To a certain extent, the proposal makes formal what institutions had already come to expect. Sources said the CFPB has been privately questioning banks and nonbanks on their auto lending activities.
The proposal would give the CFPB oversight of any nonbank auto lender that produces, acquires or refinances at least 10,000 loans a year. That includes so-called "captive" auto finance companies owned by car manufacturers such as Toyota and GM.
In placing these nonbanks under the same rules and oversight as banks, the CFPB argues it would create a level playing field for consumers.
"Nonbank auto finance companies extend hundreds of billions of dollars in credit to American consumers, yet they have never been supervised at the federal level," said CFPB Director Richard Cordray in a press release. "We took action after we uncovered auto-lending discrimination at banks we supervise. Today's proposal would extend our oversight, allowing us to root out discrimination and ensure consumers are being treated fairly across this market."
The industry has anticipated that the CFPB would target non-bank auto lenders after it released a controversial bulletin in March 2013 that held banks accountable for any statistical discrimination the agency found with partnering dealerships, regardless of whether it was unintentional.
In connection to Wednesday's proposal, the CFPB also released a report showing evidence of auto loan discrimination at banks, further justifying its use of the "disparate impact" theory for enforcement actions since issuing the bulletin.
The agency estimates that its actions against banks will result in $56 million in redress for up to 190,000 affected consumers. It also released a supervisory report telling lenders that they are at less risk of being cited for a fair lending violation if they either stop or limit their partnering dealer from marking up the interest rate on a loan in order to be compensated. The industry has long argued that the CFPB is offering these suggestions to squeeze the industry into fixed pricing.
"The CFPB appears determined to eliminate variable auto loan pricing by creating a statistical analysis it can use to label virtually every auto lender as engaged in discrimination if it allows dealers any pricing discretion," said Andrew Sandler, chairman and executive partner of BuckleySandler LLP. "If the bureau believes it appropriate to eliminate variable pricing because it creates too great a risk of discrimination, it should just issue a rule and do that.
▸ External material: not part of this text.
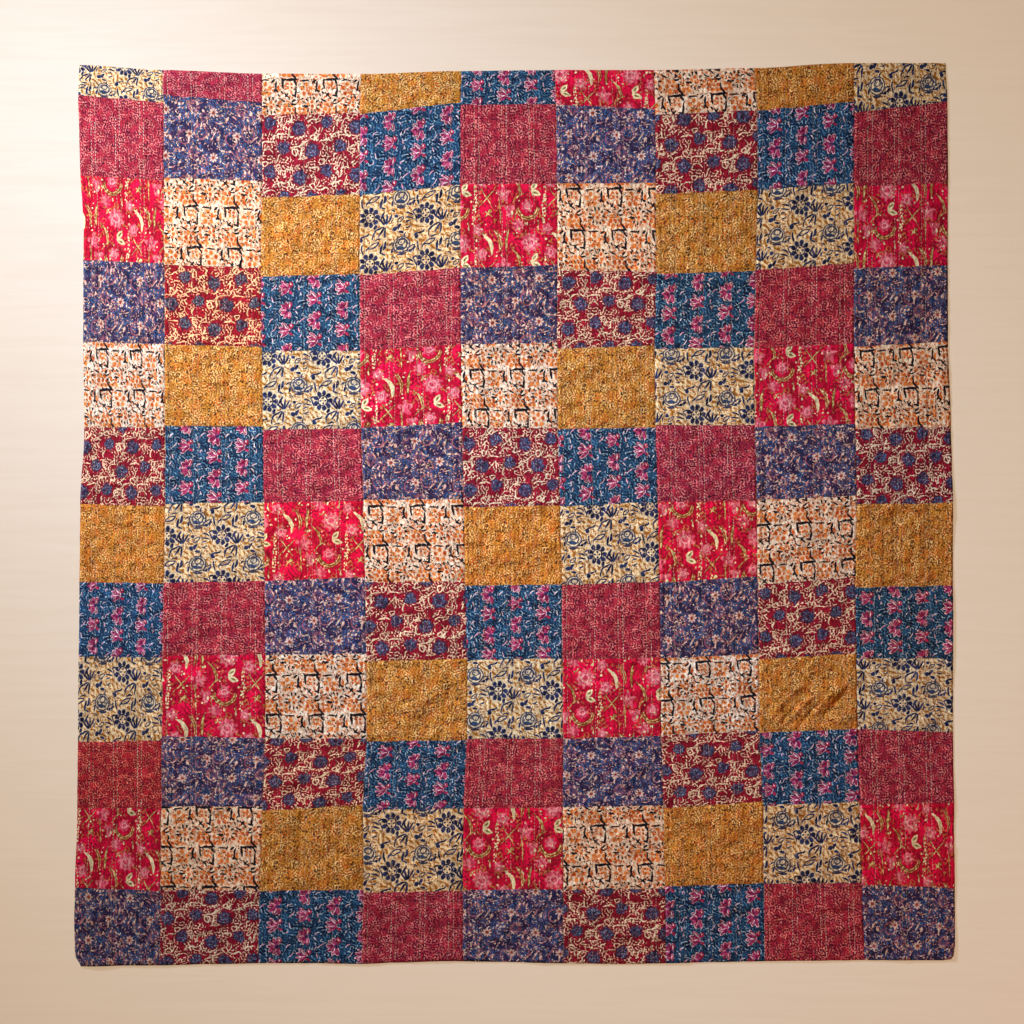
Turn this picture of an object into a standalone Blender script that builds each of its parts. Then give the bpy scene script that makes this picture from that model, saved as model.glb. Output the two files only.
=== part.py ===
# A kantha quilt laid flat: thin cotton layers held together by close rows of running stitch.
# Metres, +Z up. X runs across the quilt, Y along it, and the rows of stitching run along Y.
# The origin lies under the middle of the quilt, on the surface that carries it.

import math
from collections import namedtuple

import bmesh
import bpy

MM = 0.001

# Size of the box round the cloth, seen from above.
WIDTH = 2.272
LENGTH = 2.330

# The cloth and its quilting.
TROUGH_THICKNESS = 3.0 * MM  # where a row of stitches pulls the layers together
RIDGE_HEIGHT = 1.9 * MM  # how far the cloth puffs up between two rows
RIDGE_UNEVENNESS = 0.35  # share of that height by which one ridge differs from the next
HEM_THICKNESS = 2.6 * MM  # at the turned-in, pressed edge
STITCH_ROW_PITCH = 12.0 * MM
COLUMNS_PER_ROW_PITCH = 2  # one line of points in the trough and one on the ridge

# Where the edges rise off the surface, the underside rises with them over this width.
LIFT_REACH = 60.0 * MM

# The underside is flat, so only every few points of the rim are carried down to it.
UNDERSIDE_STEP = 4

# Lines of points across the quilt: distances in from each end, and the number between them.
HEAD_LINES = (0.0, 12.0 * MM, 60.0 * MM)
FOOT_LINES = (0.0, 12.0 * MM, 50.0 * MM, 130.0 * MM)
LINES_BETWEEN = 7

# Each edge, as points along it. draw_in_mm is how far the cloth stops short of the box there,
# and lift_mm how far its hem stands off the surface.
EdgePoint = namedtuple("EdgePoint", "along_mm draw_in_mm lift_mm")

HEAD_EDGE = (
    EdgePoint(-1124, 5.2, 0.0),
    EdgePoint(-907, 18.1, 0.0),
    EdgePoint(-654, 27.1, 0.0),
    EdgePoint(-396, 28.4, 0.3),
    EdgePoint(-141, 20.7, 0.0),
    EdgePoint(110, 18.1, 0.0),
    EdgePoint(360, 18.1, 0.4),
    EdgePoint(621, 12.9, 0.0),
    EdgePoint(873, 0.0, 0.5),
    EdgePoint(1113, 0.0, 1.0),
)
FOOT_EDGE = (
    EdgePoint(-1120, 0.0, 3.0),
    EdgePoint(-1075, 0.6, 6.0),
    EdgePoint(-917, 2.6, 3.0),
    EdgePoint(-654, 7.7, 2.0),
    EdgePoint(-396, 6.5, 3.5),
    EdgePoint(-180, 12.9, 1.5),
    EdgePoint(116, 7.7, 2.5),
    EdgePoint(298, 5.2, 1.5),
    EdgePoint(392, 7.7, 3.0),
    EdgePoint(646, 12.9, 2.0),
    EdgePoint(902, 15.5, 3.5),
    EdgePoint(1100, 15.5, 4.0),
    EdgePoint(1123, 18.0, 4.0),
    EdgePoint(1134, 30.0, 4.0),
)
LEFT_EDGE = (
    EdgePoint(-1165, 17.0, 2.0),
    EdgePoint(-1134, 2.3, 2.0),
    EdgePoint(-1051, 0.0, 0.5),
    EdgePoint(-961, 1.8, 0.0),
    EdgePoint(-760, 7.7, 0.0),
    EdgePoint(-478, 10.3, 0.3),
    EdgePoint(-220, 12.9, 0.0),
    EdgePoint(25, 15.5, 0.3),
    EdgePoint(223, 25.8, 0.0),
    EdgePoint(445, 23.2, 0.3),
    EdgePoint(724, 23.9, 0.0),
    EdgePoint(930, 13.9, 0.0),
    EdgePoint(1082, 10.3, 0.2),
    EdgePoint(1160, 12.9, 0.0),
)
RIGHT_EDGE = (
    EdgePoint(-1147, 5.0, 4.0),
    EdgePoint(-1106, 0.0, 3.5),
    EdgePoint(-961, 0.0, 2.0),
    EdgePoint(-744, 2.1, 3.0),
    EdgePoint(-560, 4.6, 1.0),
    EdgePoint(-325, 4.6, 3.0),
    EdgePoint(25, 5.2, 4.0),
    EdgePoint(223, 9.8, 1.0),
    EdgePoint(445, 17.5, 2.0),
    EdgePoint(853, 17.5, 1.0),
    EdgePoint(1066, 19.3, 2.5),
    EdgePoint(1165, 23.9, 2.0),
)

# Broad, low swells where the cloth doesn't lie quite flat.
Swell = namedtuple("Swell", "x_mm y_mm across_mm along_mm height_mm")

SWELLS = (
    Swell(-520, -860, 90, 260, 1.6),
    Swell(-640, -860, 60, 240, 1.2),
    Swell(760, -480, 160, 300, 1.8),
    Swell(-350, 480, 140, 320, 1.3),
    Swell(-250, 30, 170, 300, 1.4),
    Swell(420, 210, 120, 340, 1.1),
    Swell(980, 560, 110, 330, 1.2),
    Swell(-960, -300, 150, 320, 1.3),
    Swell(180, -620, 130, 280, 1.2),
)

CLOTH_COLOUR = (0.42, 0.13, 0.10)
CLOTH_ROUGHNESS = 0.9


def clear_scene():
    for thing in list(bpy.data.objects):
        bpy.data.objects.remove(thing, do_unlink=True)


def between(a, b, share):
    return a + (b - a) * share


def soft_step(share):
    share = min(max(share, 0.0), 1.0)
    return share * share * (3.0 - 2.0 * share)


def edge_value(edge, along, column):
    # A column of an edge's table, in metres, eased from one of its points to the next.
    along_mm = along / MM
    if along_mm <= edge[0].along_mm:
        return getattr(edge[0], column) * MM
    for first, second in zip(edge, edge[1:]):
        if along_mm <= second.along_mm:
            share = (along_mm - first.along_mm) / (second.along_mm - first.along_mm)
            return between(getattr(first, column), getattr(second, column), soft_step(share)) * MM
    return getattr(edge[-1], column) * MM


def on_the_cloth(across, up):
    # The place, seen from above, of a point that lies a share across and a share up the quilt.
    flat_x = between(-WIDTH / 2, WIDTH / 2, across)
    flat_y = between(-LENGTH / 2, LENGTH / 2, up)
    left = -WIDTH / 2 + edge_value(LEFT_EDGE, flat_y, "draw_in_mm")
    right = WIDTH / 2 - edge_value(RIGHT_EDGE, flat_y, "draw_in_mm")
    foot = -LENGTH / 2 + edge_value(FOOT_EDGE, flat_x, "draw_in_mm")
    head = LENGTH / 2 - edge_value(HEAD_EDGE, flat_x, "draw_in_mm")
    return between(left, right, across), between(foot, head, up)


def lift(x, y):
    # How far the whole cloth stands off the surface: the highest that any edge near it asks for.
    wanted = (
        (WIDTH / 2 + x, edge_value(LEFT_EDGE, y, "lift_mm")),
        (WIDTH / 2 - x, edge_value(RIGHT_EDGE, y, "lift_mm")),
        (LENGTH / 2 + y, edge_value(FOOT_EDGE, x, "lift_mm")),
        (LENGTH / 2 - y, edge_value(HEAD_EDGE, x, "lift_mm")),
    )
    return max(height * (1.0 - soft_step(inset / LIFT_REACH)) for inset, height in wanted)


def swell(x, y):
    height = 0.0
    for hump in SWELLS:
        across = (x - hump.x_mm * MM) / (hump.across_mm * MM)
        along = (y - hump.y_mm * MM) / (hump.along_mm * MM)
        height += hump.height_mm * MM * math.exp(-across * across - along * along)
    return height


def ridge(column, y):
    # Even columns lie in the stitched troughs, odd ones on the ridges between them.
    if column % COLUMNS_PER_ROW_PITCH == 0:
        return 0.0
    phase = column * 2.4 + 1.3 * math.sin(column * 0.7)
    unevenness = RIDGE_UNEVENNESS * math.sin(phase + y * 9.0) * math.sin(column * 1.9)
    return RIDGE_HEIGHT * (1.0 + unevenness)


def cloth_lines():
    # Shares of the length at which a line of points crosses the quilt, from foot to head.
    foot = [distance / LENGTH for distance in FOOT_LINES]
    head = [1.0 - distance / LENGTH for distance in reversed(HEAD_LINES)]
    steps = LINES_BETWEEN + 1
    middle = [between(foot[-1], head[0], step / steps) for step in range(1, steps)]
    return foot + middle + head


def make_face(bm, columns, lines):
    # The patched face: a plain grid whose points are then carried to their places on the cloth.
    bmesh.ops.create_grid(bm, x_segments=columns, y_segments=len(lines) - 1, size=0.5)
    for point in bm.verts:
        column = round((point.co.x + 0.5) * columns)
        line = round((point.co.y + 0.5) * (len(lines) - 1))
        x, y = on_the_cloth(column / columns, lines[line])
        at_rim = column in (0, columns) or line in (0, len(lines) - 1)
        if at_rim:
            height = HEM_THICKNESS
        else:
            height = TROUGH_THICKNESS + ridge(column, y) + swell(x, y)
        point.co = (x, y, height + lift(x, y))


def rim_loop(bm):
    # The boundary's points in order, starting from the corner at the foot on the left.
    start = min((v for v in bm.verts if v.is_boundary), key=lambda v: v.co.x + v.co.y)
    loop = [start]
    came_by = None
    while True:
        rim_edges = [e for e in loop[-1].link_edges if e.is_boundary and e is not came_by]
        came_by = rim_edges[0]
        following = came_by.other_vert(loop[-1])
        if following is start:
            return loop
        loop.append(following)


def drop_rim(bm):
    # The hem's outer wall, down to a coarser rim underneath.
    rim = [e for e in bm.edges if e.is_boundary]
    made = bmesh.ops.extrude_edge_only(bm, edges=rim)["geom"]
    for point in (g for g in made if isinstance(g, bmesh.types.BMVert)):
        point.co.z = lift(point.co.x, point.co.y)
    low = rim_loop(bm)
    corners = {min(low, key=lambda v: sx * v.co.x + sy * v.co.y) for sx in (-1, 1) for sy in (-1, 1)}
    weld = {}
    kept = low[0]
    for place, point in enumerate(low):
        along_side = abs(point.co.x - low[place - 1].co.x) < abs(point.co.y - low[place - 1].co.y)
        if point in corners or along_side or place % UNDERSIDE_STEP == 0:
            kept = point
        else:
            weld[point] = kept
    bmesh.ops.weld_verts(bm, targetmap=weld)


def close_underside(bm):
    # A sloping border under the lifted edges, round one flat face that rests on the surface.
    rim = [e for e in bm.edges if e.is_boundary]
    made = bmesh.ops.extrude_edge_only(bm, edges=rim)["geom"]
    for point in (g for g in made if isinstance(g, bmesh.types.BMVert)):
        point.co.x *= 1.0 - LIFT_REACH / (WIDTH / 2)
        point.co.y *= 1.0 - LIFT_REACH / (LENGTH / 2)
        point.co.z = 0.0
    bmesh.ops.edgeloop_fill(bm, edges=[e for e in bm.edges if e.is_boundary])


def centre(bm):
    xs = [v.co.x for v in bm.verts]
    ys = [v.co.y for v in bm.verts]
    shift = (-(min(xs) + max(xs)) / 2, -(min(ys) + max(ys)) / 2, 0.0)
    bmesh.ops.translate(bm, verts=bm.verts, vec=shift)


def cloth_material():
    material = bpy.data.materials.new("stitched_cotton")
    material.use_nodes = True
    shader = material.node_tree.nodes["Principled BSDF"]
    shader.inputs["Base Color"].default_value = (*CLOTH_COLOUR, 1.0)
    shader.inputs["Roughness"].default_value = CLOTH_ROUGHNESS
    shader.inputs["Metallic"].default_value = 0.0
    return material


def make_quilt(collection):
    bm = bmesh.new()
    stitch_rows = round(WIDTH / STITCH_ROW_PITCH)
    stitch_rows -= stitch_rows % UNDERSIDE_STEP
    make_face(bm, stitch_rows * COLUMNS_PER_ROW_PITCH, cloth_lines())
    drop_rim(bm)
    close_underside(bm)
    centre(bm)
    bmesh.ops.recalc_face_normals(bm, faces=bm.faces)
    mesh = bpy.data.meshes.new("quilt")
    bm.to_mesh(mesh)
    bm.free()
    mesh.materials.append(cloth_material())
    quilt = bpy.data.objects.new("quilt", mesh)
    collection.objects.link(quilt)


def main():
    clear_scene()
    collection = bpy.data.collections.new("kantha_quilt")
    bpy.context.scene.collection.children.link(collection)
    make_quilt(collection)


main()
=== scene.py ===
# A kantha quilt laid flat: nine strips of block-printed cotton patches on a plain backing, run
# through with rows of running stitch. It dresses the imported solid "quilt". Metres, +Z up.
import math

import bpy
import numpy as np
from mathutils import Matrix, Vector


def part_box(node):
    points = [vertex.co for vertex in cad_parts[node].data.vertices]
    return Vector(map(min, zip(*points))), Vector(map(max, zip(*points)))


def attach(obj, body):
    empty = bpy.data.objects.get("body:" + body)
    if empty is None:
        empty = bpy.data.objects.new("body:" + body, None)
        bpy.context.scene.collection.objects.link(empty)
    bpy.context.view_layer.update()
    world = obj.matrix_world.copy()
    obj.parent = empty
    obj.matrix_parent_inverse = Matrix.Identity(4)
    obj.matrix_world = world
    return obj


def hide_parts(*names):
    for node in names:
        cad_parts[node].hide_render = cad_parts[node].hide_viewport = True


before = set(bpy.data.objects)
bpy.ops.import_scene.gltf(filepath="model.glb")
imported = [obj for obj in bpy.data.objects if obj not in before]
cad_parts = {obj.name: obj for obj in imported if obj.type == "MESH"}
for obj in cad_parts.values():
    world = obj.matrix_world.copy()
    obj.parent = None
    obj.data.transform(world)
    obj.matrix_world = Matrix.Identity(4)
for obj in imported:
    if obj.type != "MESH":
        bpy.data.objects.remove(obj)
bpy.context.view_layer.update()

mm = 0.001
quiltLow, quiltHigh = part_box("quilt")
halfWidth = (quiltHigh[0] - quiltLow[0]) / 2
halfLength = (quiltHigh[1] - quiltLow[1]) / 2


# The cloth's outline and seams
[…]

That is a far better approach than labeling lenders as engaged in discrimination without any meaningful evidentiary basis."
Chris Kukla, senior vice president at the Center for Responsible Lending, said the CFPB proposal is "appropriately scoped" in light of the ongoing harm to consumers posed by dealer mark-ups.
"We're going to continue to argue that the dealer mark-up needs to go away," Kukla said. "And the CFPB's supervisory highlights underscores why it's better for consumers, regulators and the industry if we moved to a different system."
The CFPB is hosting a public field hearing Thursday in Indianapolis, Ind. about its proposal and white paper. The proposal is open for comment for 60 days after it's published in the Federal Register.